Internal migration within Sicily has always occurred as the itinerate worker population have always slavishly followed the ebb and flow of seasonal work but never before had overseas migration occurred on such an immense scale as it did in the Sicily of my grandparent’s youth after the second world war.

These were poor people, uneducated, often living in a semi-feudal economic system. Work for them was about survival. It was hard physical labour based on the land, cultivating small plots for themselves, mostly using a bartering system to provide important products like bread, meat and other necessities for everyday life.

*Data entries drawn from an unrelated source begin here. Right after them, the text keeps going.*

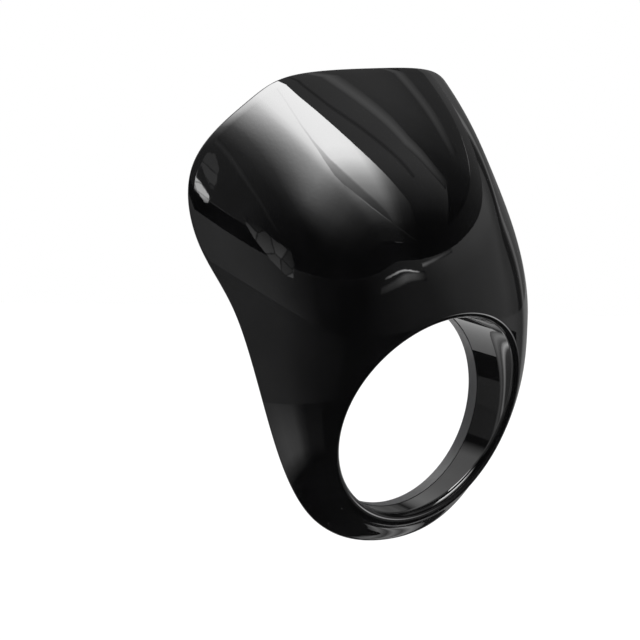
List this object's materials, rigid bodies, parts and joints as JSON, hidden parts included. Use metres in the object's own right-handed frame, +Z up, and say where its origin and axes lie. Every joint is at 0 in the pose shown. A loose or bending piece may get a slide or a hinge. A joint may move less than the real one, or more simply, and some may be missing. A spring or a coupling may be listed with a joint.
{
  "type": "headlight cowl",
  "caption": "Glossy one-piece shell that leans back over a round motorbike lamp, with a rolled lip and tunnel round the lamp and threaded fixings inside.",
  "frame": {"origin": "on the lamp axis, inside the round throat that the lamp's ring sits in", "axes": "+X to the rider's left, +Y along the lamp axis to the rear, +Z up"},
  "size_m": [0.3006, 0.167, 0.3602],
  "materials": {
    "gloss_black_shell": "gloss",
    "insert_brass": "machined"
  },
  "bodies": {
    "root": {"cowl_shell": "gloss_black_shell", "insert_upper_left": "insert_brass", "insert_upper_right": "insert_brass", "insert_lower_left": "insert_brass", "insert_lower_right": "insert_brass"}
  },
  "joints": []
}
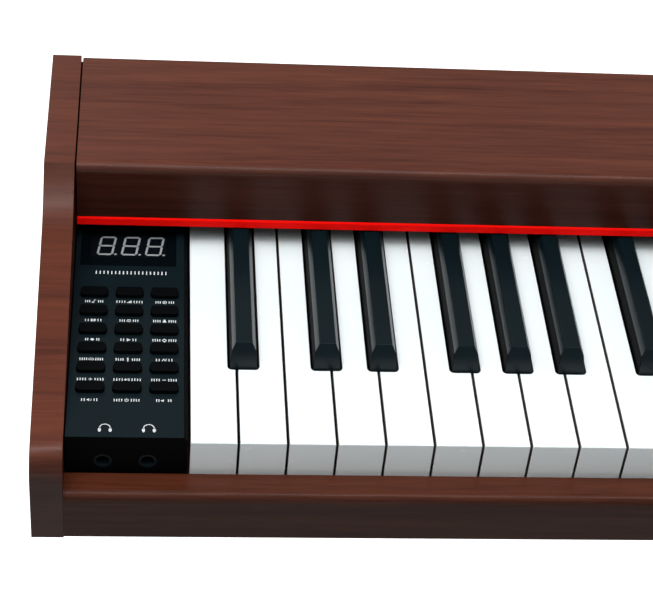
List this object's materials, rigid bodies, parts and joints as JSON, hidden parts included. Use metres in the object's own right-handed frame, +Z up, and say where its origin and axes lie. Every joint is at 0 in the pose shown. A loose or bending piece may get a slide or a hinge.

Apart from producing for themselves, the only other activity was agricultural work for large property owners; wheat harvesting in summer, collecting hazelnuts in autumn and olives and oranges in winter.

The property owners were Barons or wealthy landowners who took advantage of the poor uneducated majority. There was no getting ahead for these people, no hope for reward or betterment. This was their life. It is a world I could never imagine. A world which should have been filled with sorrow.

Yet the stories my grandparents shared were far from sorrowful. They told of energetic friendships and families that they had known all their lives. They shared stories of laughing and joking, of dancing, singing and teasing. They described the wonderful animals they had in their lives, of mad people, wise people, of their stoic grandparents, a feisty older generation who were as savage as the times and who lived lives with so much hardship that they seemed carved from stone. My Nonni’s stories are from the place which grew out of Greek and Roman mythology and their tales became my family’s mythology.

Raccuja, Messina

The harshness of my grandparent’s Sicily isn’t what I heard in their anecdotes. Rather it was the language, the laughter of a carefree adolescence willpower and a formidable strength of character. They created their own jokes, their own language and way of relating to one another. They had their own poetry, song and dance. It is this that made me fall in love with their Sicily. The yarns were not only wistful memories of a youth spent working hard, being repressed by their elders and poverty, there were also many great moments of humour and joy.

My grandmother spent her evenings in the once harsh Sicilian winter indoors with her five sisters huddled around the fireside, eating roasted chestnuts and listening to her father recounting the lives of the saints, reading passages from Dante, remembering old family anecdotes, inventing songs and poetry about everything from local politics to Sicilian legends. This experience gave her a voice with a passionate desire to tell and listen to stories an ability which she has passed onto her children and grandchildren.

My grandparent’s history is full of exotic superstitions and ghosts as if they came from a fairytale land. Each fable is told with that enigmatic tongue, full of words I find too hard to understand, a dialect which is no longer spoken, a dying language which is a product of their Sicily. It was their own language formed by their isolation and the landscape of endless mountains, which created words forged by their own inventiveness and creativity, an intimate product of their isolated daily lives.

I have absorbed the images of my grandparents’ Sicily, a strange mix of characters, landscapes, history and language which has blended with my own imagination to create a personalised mythology. Their stories come from deep in North Eastern Sicily in the Province of Messina.

The tales were played out in the hamlet of Campo Melia high up on a mountain ridge between the towns of Raccuja and Sinagra, where dozens of houses were once filled with family and friends. Today the buildings are silent headstones gradually being overwhelmed by the natural overgrowth in an abandoned countryside. The remaining inhabitants are a handful of elderly people and their families who tenuously hold onto their memories of home until death takes them, too and their families finally move away.

Sign off

19 thoughts on “Drawn to Sicily

  1. You must derive such pleasure from writing this loving memoire! I hope you find a publisher that’s just right for you.

    If you want some grammatical editing as well as comments on content, please contact me via email, and I’ll be happy to do that, when it’s necessary! ytab36 at hotmail dot com

  2. As they say, ‘what is bitter to endure, can be sweet to remember’. We definitely forget the harder aspects of the lives we left far away. It was inevitable that our Sicilian grandparents look back to what gave them joy, as opposed to what was difficult.